Q: But why can’t you do with sound recordings what you’ve done with books?
A: It’s not an area we’ve explored to date—digitizing and hosting audio on the scale we’ve done with books will be much more expensive and as a whole libraries don’t have the same degree of knowledge of our archival audio or video collections that we do of our published book collections. We also couldn’t provide an equivalent of full-text search with audio or film recordings—a transcript of those recording, yes. There’s really not a great way to search sound recordings right now on the scale of what HathiTrust does. If you had a transcription of a film, you could do a search on that. It’s the nature of the media. We’re just not there yet with other kinds of media. I certainly know of research underway to do just that, where people are working on identifying a sound print, or a vocal pattern, and search within an audio collection for a particular poet speaking, or something like that. But it’s still pretty early days for that kind of technology.
One thing that libraries often do when they have performed a fair use analysis is to put such photographs online and ask the public to help.
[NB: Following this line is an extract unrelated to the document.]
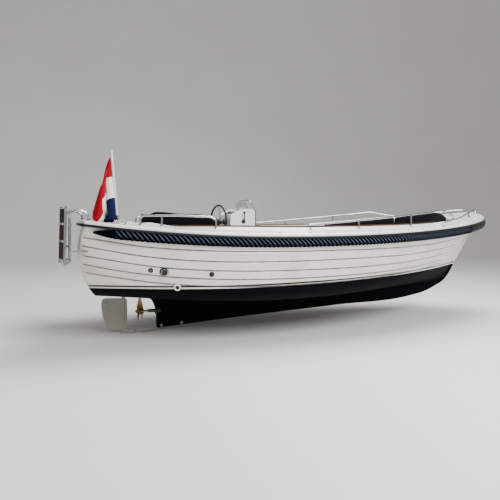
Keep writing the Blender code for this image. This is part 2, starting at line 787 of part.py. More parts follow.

We put it up, people find it and tell us things about it. We learn who the people in the photograph are, or where was it taken, where the photograph actually came from? And learning from our users–that’s a fantastic part of my job, or of any librarian’s job.
You think you know very little about something, but then you make it accessible to the public, and almost everybody knows something about something, and then they’ll find it and come and tell you about it.